## What is asked
Output all of the data below exactly as given.

┌──

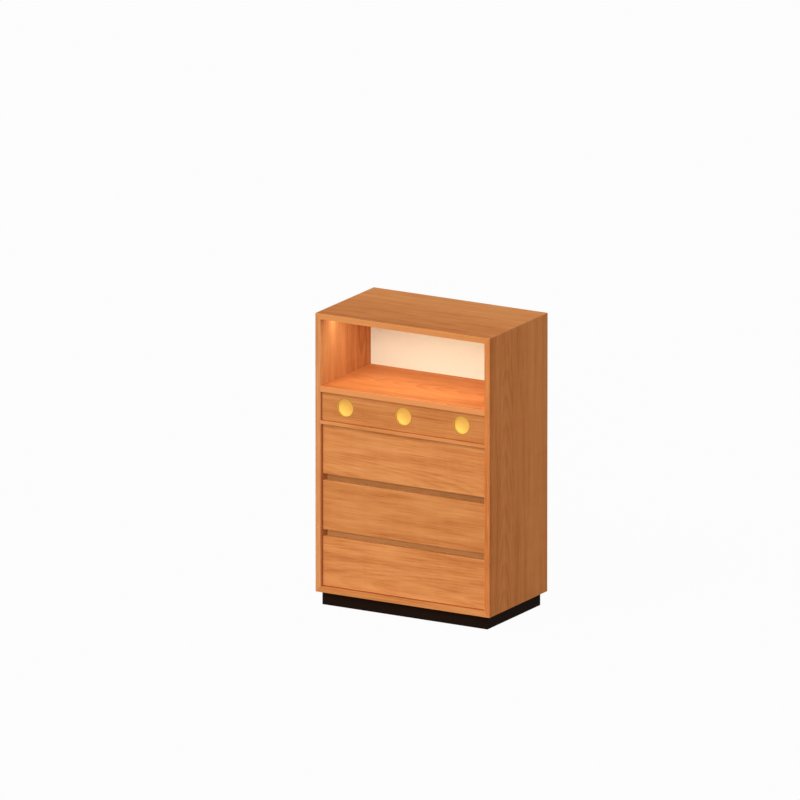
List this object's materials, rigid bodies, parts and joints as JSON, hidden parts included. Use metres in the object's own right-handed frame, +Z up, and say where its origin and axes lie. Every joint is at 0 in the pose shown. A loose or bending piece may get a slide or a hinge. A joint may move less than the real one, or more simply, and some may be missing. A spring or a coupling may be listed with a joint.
{
  "type": "storage cabinet",
  "caption": "Wooden chest with a lit open niche over a shallow drawer with round brass finger cups and deep handleless drawers, on a black set-back plinth.",
  "frame": {"origin": "on the floor under the middle of the cabinet", "axes": "+X to the right as seen from the front, -Y out of the front, +Z up"},
  "size_m": [0.6, 0.348, 0.905],
  "materials": {
    "wood_carcass": "satin lacquered cherry veneer, grain along each board",
    "wood_front": "satin lacquered cherry veneer, grain left to right",
    "wood_box": "clear-lacquered birch",
    "wood_hidden": "plain beech",
    "cream_panel": "cream satin paint on board",
    "back_board": "thin veneered fibreboard",
    "plinth_paint": "near-black satin paint",
    "brass": "brushed and lacquered",
    "runner_steel": "zinc plated",
    "screw_steel": "zinc plated",
    "light_aluminium": "anodised",
    "light_strip": "white circuit board with light diodes",
    "light_diffuser": "opal, lit from behind",
    "cable": "off-white sheath",
    "black_plastic": "moulded, fine texture",
    "glide_plastic": "moulded, hard"
  },
  "bodies": {
    "carcass": {"top_panel": "wood_carcass", "bottom_panel": "wood_carcass", "left_side_panel": "wood_carcass", "right_side_panel": "wood_carcass", "niche_shelf": "wood_carcass", "drawer_divider": "wood_carcass", "finger_rails": "wood_carcass", "niche_back_panel": "cream_panel", "rear_panel": "back_board", "mitre_splines": "wood_hidden", "carcass_dowels": "wood_hidden", "rear_panel_screws": "screw_steel", "plinth_front": "plinth_paint", "plinth_rear": "plinth_paint", "plinth_sides": "plinth_paint", "plinth_corner_blocks": "wood_hidden", "levelling_glides": "glide_plastic", "cabinet_runner_members": "runner_steel", "cabinet_runner_screws": "screw_steel", "light_channel": "light_aluminium", "light_board": "light_strip", "light_diffuser": "light_diffuser", "light_cable": "cable", "light_driver": "black_plastic", "power_inlet": "black_plastic"},
    "drawer_1": {"drawer_1_front": "wood_front", "drawer_1_left_side": "wood_box", "drawer_1_right_side": "wood_box", "drawer_1_back": "wood_box", "drawer_1_bottom": "wood_box", "drawer_1_runner_members": "runner_steel", "drawer_1_runner_screws": "screw_steel", "finger_cups": "brass", "finger_cup_nuts": "screw_steel"},
    "runner_1": {"drawer_1_middle_members": "runner_steel"},
    "drawer_2": {"drawer_2_front": "wood_front", "drawer_2_left_side": "wood_box", "drawer_2_right_side": "wood_box", "drawer_2_back": "wood_box", "drawer_2_bottom": "wood_box", "drawer_2_runner_members": "runner_steel", "drawer_2_runner_screws": "screw_steel"},
    "runner_2": {"drawer_2_middle_members": "runner_steel"},
    "drawer_3": {"drawer_3_front": "wood_front", "drawer_3_left_side": "wood_box", "drawer_3_right_side": "wood_box", "drawer_3_back": "wood_box", "drawer_3_bottom": "wood_box", "drawer_3_runner_members": "runner_steel", "drawer_3_runner_screws": "screw_steel"},
    "runner_3": {"drawer_3_middle_members": "runner_steel"},
    "drawer_4": {"drawer_4_front": "wood_front", "drawer_4_left_side": "wood_box", "drawer_4_right_side": "wood_box", "drawer_4_back": "wood_box", "drawer_4_bottom": "wood_box", "drawer_4_runner_members": "runner_steel", "drawer_4_runner_screws": "screw_steel"},
    "runner_4": {"drawer_4_middle_members": "runner_steel"}
  },
  "joints": [
    {"name": "drawer_1_slide", "type": "slide", "parent": "carcass", "child": "drawer_1", "axis": [0, -1, 0], "range_m": [0, 0.285]},
    {"name": "runner_1_slide", "type": "slide", "parent": "carcass", "child": "runner_1", "axis": [0, -1, 0], "range_m": [0, 0.1425]},
    {"name": "drawer_2_slide", "type": "slide", "parent": "carcass", "child": "drawer_2", "axis": [0, -1, 0], "range_m": [0, 0.285]},
    {"name": "runner_2_slide", "type": "slide", "parent": "carcass", "child": "runner_2", "axis": [0, -1, 0], "range_m": [0, 0.1425]},
    {"name": "drawer_3_slide", "type": "slide", "parent": "carcass", "child": "drawer_3", "axis": [0, -1, 0], "range_m": [0, 0.285]},
    {"name": "runner_3_slide", "type": "slide", "parent": "carcass", "child": "runner_3", "axis": [0, -1, 0], "range_m": [0, 0.1425]},
    {"name": "drawer_4_slide", "type": "slide", "parent": "carcass", "child": "drawer_4", "axis": [0, -1, 0], "range_m": [0, 0.285]},
    {"name": "runner_4_slide", "type": "slide", "parent": "carcass", "child": "runner_4", "axis": [0, -1, 0], "range_m": [0, 0.1425]}
  ],
  "couplings": [
    {"joint": "runner_1_slide", "follows": "drawer_1_slide", "ratio": 0.5},
    {"joint": "runner_2_slide", "follows": "drawer_2_slide", "ratio": 0.5},
    {"joint": "runner_3_slide", "follows": "drawer_3_slide", "ratio": 0.5},
    {"joint": "runner_4_slide", "follows": "drawer_4_slide", "ratio": 0.5}
  ]
}
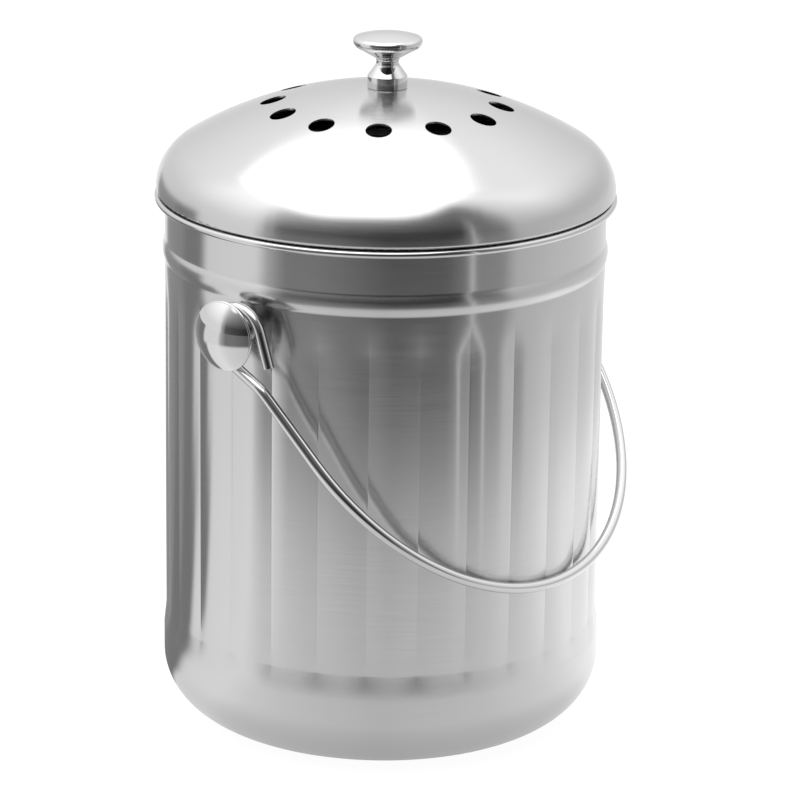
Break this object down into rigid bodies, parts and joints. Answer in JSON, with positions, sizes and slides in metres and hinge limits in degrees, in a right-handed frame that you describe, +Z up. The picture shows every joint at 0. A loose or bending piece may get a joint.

└──

## Answer to the task
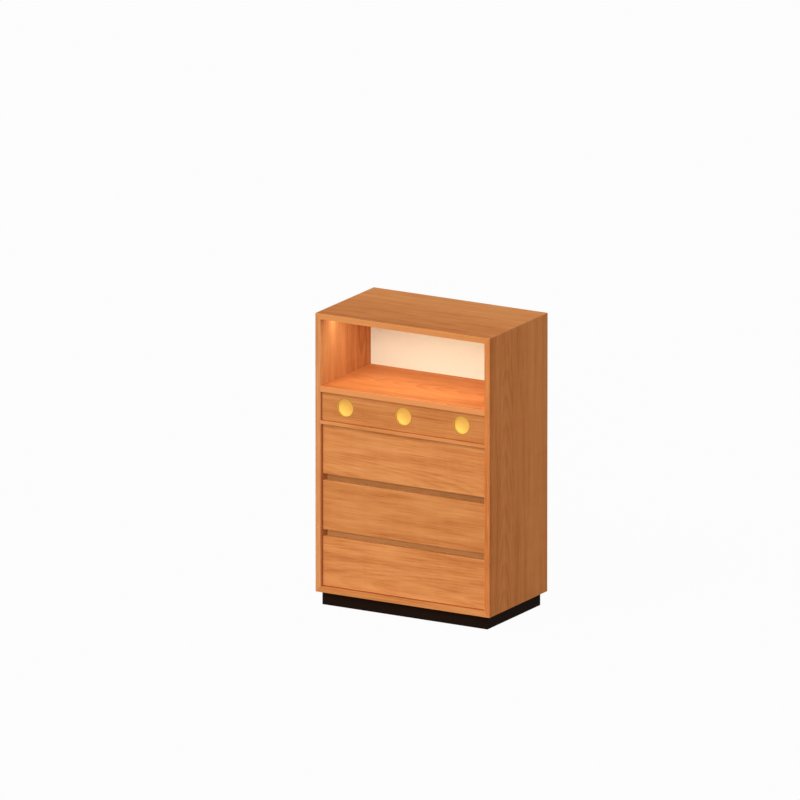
List this object's materials, rigid bodies, parts and joints as JSON, hidden parts included. Use metres in the object's own right-handed frame, +Z up, and say where its origin and axes lie. Every joint is at 0 in the pose shown. A loose or bending piece may get a slide or a hinge. A joint may move less than the real one, or more simply, and some may be missing. A spring or a coupling may be listed with a joint.
{
  "type": "storage cabinet",
  "caption": "Wooden chest with a lit open niche over a shallow drawer with round brass finger cups and deep handleless drawers, on a black set-back plinth.",
  "frame": {"origin": "on the floor under the middle of the cabinet", "axes": "+X to the right as seen from the front, -Y out of the front, +Z up"},
  "size_m": [0.6, 0.348, 0.905],
  "materials": {
    "wood_carcass": "satin lacquered cherry veneer, grain along each board",
    "wood_front": "satin lacquered cherry veneer, grain left to right",
    "wood_box": "clear-lacquered birch",
    "wood_hidden": "plain beech",
    "cream_panel": "cream satin paint on board",
    "back_board": "thin veneered fibreboard",
    "plinth_paint": "near-black satin paint",
    "brass": "brushed and lacquered",
    "runner_steel": "zinc plated",
    "screw_steel": "zinc plated",
    "light_aluminium": "anodised",
    "light_strip": "white circuit board with light diodes",
    "light_diffuser": "opal, lit from behind",
    "cable": "off-white sheath",
    "black_plastic": "moulded, fine texture",
    "glide_plastic": "moulded, hard"
  },
  "bodies": {
    "carcass": {"top_panel": "wood_carcass", "bottom_panel": "wood_carcass", "left_side_panel": "wood_carcass", "right_side_panel": "wood_carcass", "niche_shelf": "wood_carcass", "drawer_divider": "wood_carcass", "finger_rails": "wood_carcass", "niche_back_panel": "cream_panel", "rear_panel": "back_board", "mitre_splines": "wood_hidden", "carcass_dowels": "wood_hidden", "rear_panel_screws": "screw_steel", "plinth_front": "plinth_paint", "plinth_rear": "plinth_paint", "plinth_sides": "plinth_paint", "plinth_corner_blocks": "wood_hidden", "levelling_glides": "glide_plastic", "cabinet_runner_members": "runner_steel", "cabinet_runner_screws": "screw_steel", "light_channel": "light_aluminium", "light_board": "light_strip", "light_diffuser": "light_diffuser", "light_cable": "cable", "light_driver": "black_plastic", "power_inlet": "black_plastic"},
    "drawer_1": {"drawer_1_front": "wood_front", "drawer_1_left_side": "wood_box", "drawer_1_right_side": "wood_box", "drawer_1_back": "wood_box", "drawer_1_bottom": "wood_box", "drawer_1_runner_members": "runner_steel", "drawer_1_runner_screws": "screw_steel", "finger_cups": "brass", "finger_cup_nuts": "screw_steel"},
    "runner_1": {"drawer_1_middle_members": "runner_steel"},
    "drawer_2": {"drawer_2_front": "wood_front", "drawer_2_left_side": "wood_box", "drawer_2_right_side": "wood_box", "drawer_2_back": "wood_box", "drawer_2_bottom": "wood_box", "drawer_2_runner_members": "runner_steel", "drawer_2_runner_screws": "screw_steel"},
    "runner_2": {"drawer_2_middle_members": "runner_steel"},
    "drawer_3": {"drawer_3_front": "wood_front", "drawer_3_left_side": "wood_box", "drawer_3_right_side": "wood_box", "drawer_3_back": "wood_box", "drawer_3_bottom": "wood_box", "drawer_3_runner_members": "runner_steel", "drawer_3_runner_screws": "screw_steel"},
    "runner_3": {"drawer_3_middle_members": "runner_steel"},
    "drawer_4": {"drawer_4_front": "wood_front", "drawer_4_left_side": "wood_box", "drawer_4_right_side": "wood_box", "drawer_4_back": "wood_box", "drawer_4_bottom": "wood_box", "drawer_4_runner_members": "runner_steel", "drawer_4_runner_screws": "screw_steel"},
    "runner_4": {"drawer_4_middle_members": "runner_steel"}
  },
  "joints": [
    {"name": "drawer_1_slide", "type": "slide", "parent": "carcass", "child": "drawer_1", "axis": [0, -1, 0], "range_m": [0, 0.285]},
    {"name": "runner_1_slide", "type": "slide", "parent": "carcass", "child": "runner_1", "axis": [0, -1, 0], "range_m": [0, 0.1425]},
    {"name": "drawer_2_slide", "type": "slide", "parent": "carcass", "child": "drawer_2", "axis": [0, -1, 0], "range_m": [0, 0.285]},
    {"name": "runner_2_slide", "type": "slide", "parent": "carcass", "child": "runner_2", "axis": [0, -1, 0], "range_m": [0, 0.1425]},
    {"name": "drawer_3_slide", "type": "slide", "parent": "carcass", "child": "drawer_3", "axis": [0, -1, 0], "range_m": [0, 0.285]},
    {"name": "runner_3_slide", "type": "slide", "parent": "carcass", "child": "runner_3", "axis": [0, -1, 0], "range_m": [0, 0.1425]},
    {"name": "drawer_4_slide", "type": "slide", "parent": "carcass", "child": "drawer_4", "axis": [0, -1, 0], "range_m": [0, 0.285]},
    {"name": "runner_4_slide", "type": "slide", "parent": "carcass", "child": "runner_4", "axis": [0, -1, 0], "range_m": [0, 0.1425]}
  ],
  "couplings": [
    {"joint": "runner_1_slide", "follows": "drawer_1_slide", "ratio": 0.5},
    {"joint": "runner_2_slide", "follows": "drawer_2_slide", "ratio": 0.5},
    {"joint": "runner_3_slide", "follows": "drawer_3_slide", "ratio": 0.5},
    {"joint": "runner_4_slide", "follows": "drawer_4_slide", "ratio": 0.5}
  ]
}
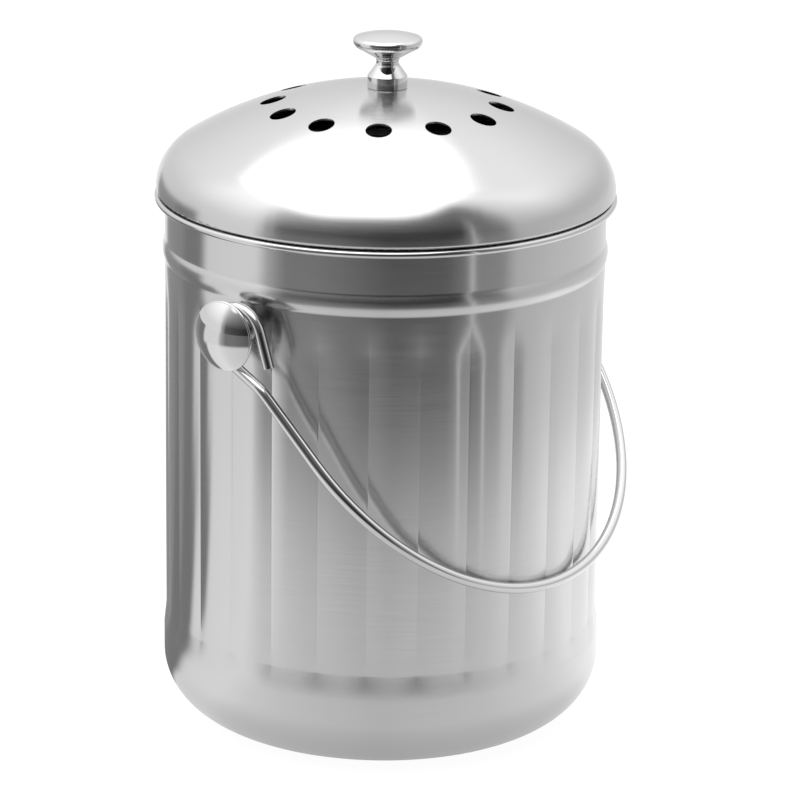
Break this object down into rigid bodies, parts and joints. Answer in JSON, with positions, sizes and slides in metres and hinge limits in degrees, in a right-handed frame that you describe, +Z up. The picture shows every joint at 0. A loose or bending piece may get a joint.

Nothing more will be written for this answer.